--- start Source data ---

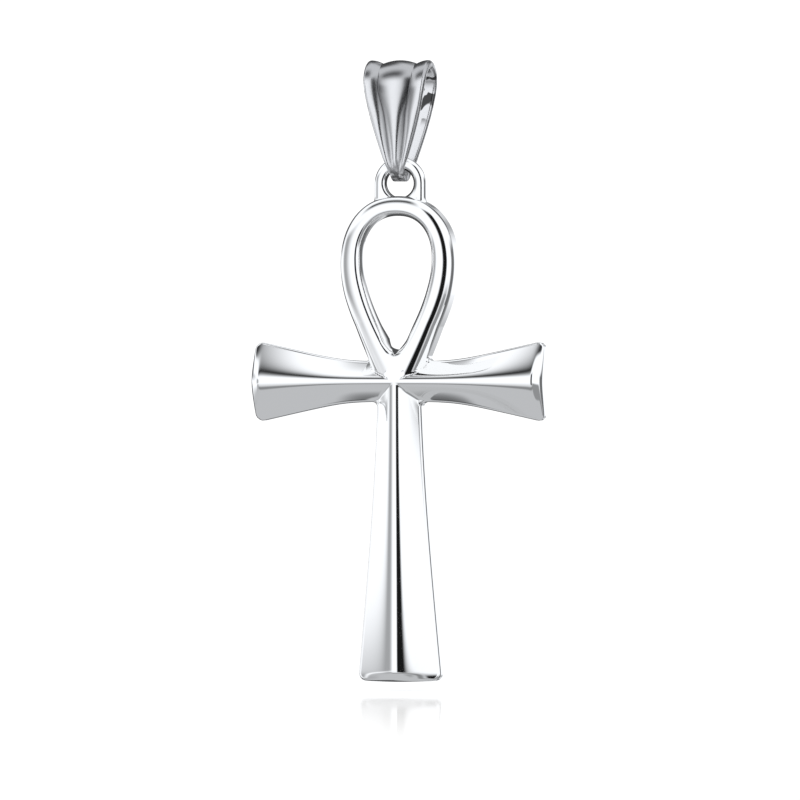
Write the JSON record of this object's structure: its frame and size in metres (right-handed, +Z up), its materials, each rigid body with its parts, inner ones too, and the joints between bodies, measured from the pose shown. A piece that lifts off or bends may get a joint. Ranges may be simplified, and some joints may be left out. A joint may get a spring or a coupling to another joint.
{
  "type": "ankh pendant",
  "caption": "Faceted metal ankh with flared arms and a teardrop loop, hung by a soldered ring from a closed, fluted bail.",
  "frame": {"origin": "the chain's seat: the middle of the top of the hollow inside the bail", "axes": "+Z up, along the hanging pendant; -Y is the faceted front and +Y the flat back; +X to the right as seen from the front"},
  "size_m": [0.0224, 0.0046, 0.0466],
  "materials": {
    "silver": "polished sterling silver"
  },
  "bodies": {
    "bail": {"bail": "silver"},
    "ankh": {"ankh": "silver"}
  },
  "joints": [
    {"name": "ankh_swing", "type": "hinge", "parent": "bail", "child": "ankh", "pos_m": [0, 0, -0.00692], "axis": [1, 0, 0], "range_deg": [-95, 95]}
  ]
}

--- end Source data ---

Task statement
Take the data above and return it exactly.

Solution for this exercise
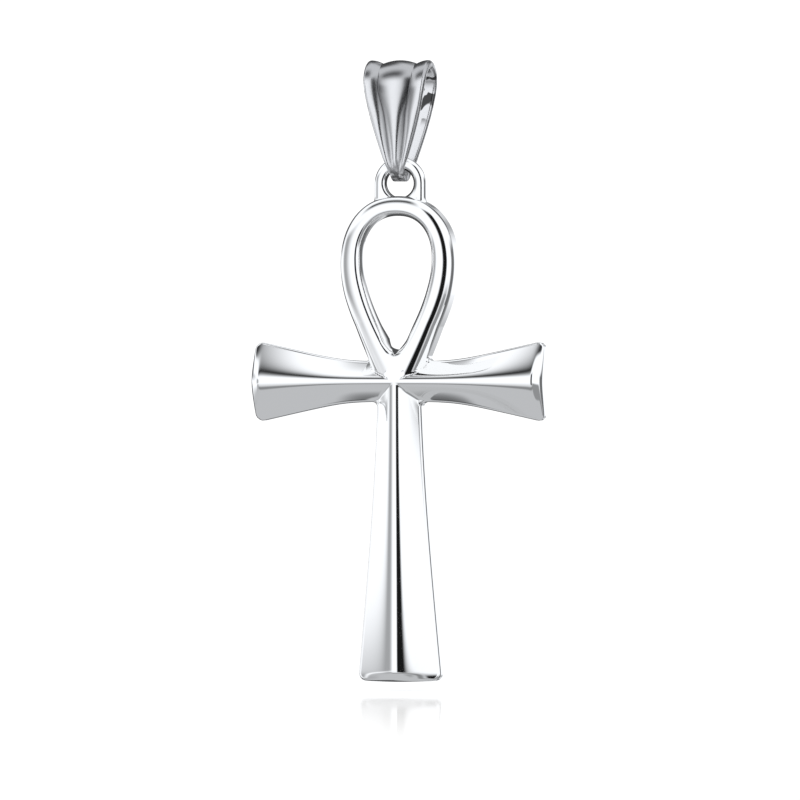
Write the JSON record of this object's structure: its frame and size in metres (right-handed, +Z up), its materials, each rigid body with its parts, inner ones too, and the joints between bodies, measured from the pose shown. A piece that lifts off or bends may get a joint. Ranges may be simplified, and some joints may be left out. A joint may get a spring or a coupling to another joint.
{
  "type": "ankh pendant",
  "caption": "Faceted metal ankh with flared arms and a teardrop loop, hung by a soldered ring from a closed, fluted bail.",
  "frame": {"origin": "the chain's seat: the middle of the top of the hollow inside the bail", "axes": "+Z up, along the hanging pendant; -Y is the faceted front and +Y the flat back; +X to the right as seen from the front"},
  "size_m": [0.0224, 0.0046, 0.0466],
  "materials": {
    "silver": "polished sterling silver"
  },
  "bodies": {
    "bail": {"bail": "silver"},
    "ankh": {"ankh": "silver"}
  },
  "joints": [
    {"name": "ankh_swing", "type": "hinge", "parent": "bail", "child": "ankh", "pos_m": [0, 0, -0.00692], "axis": [1, 0, 0], "range_deg": [-95, 95]}
  ]
}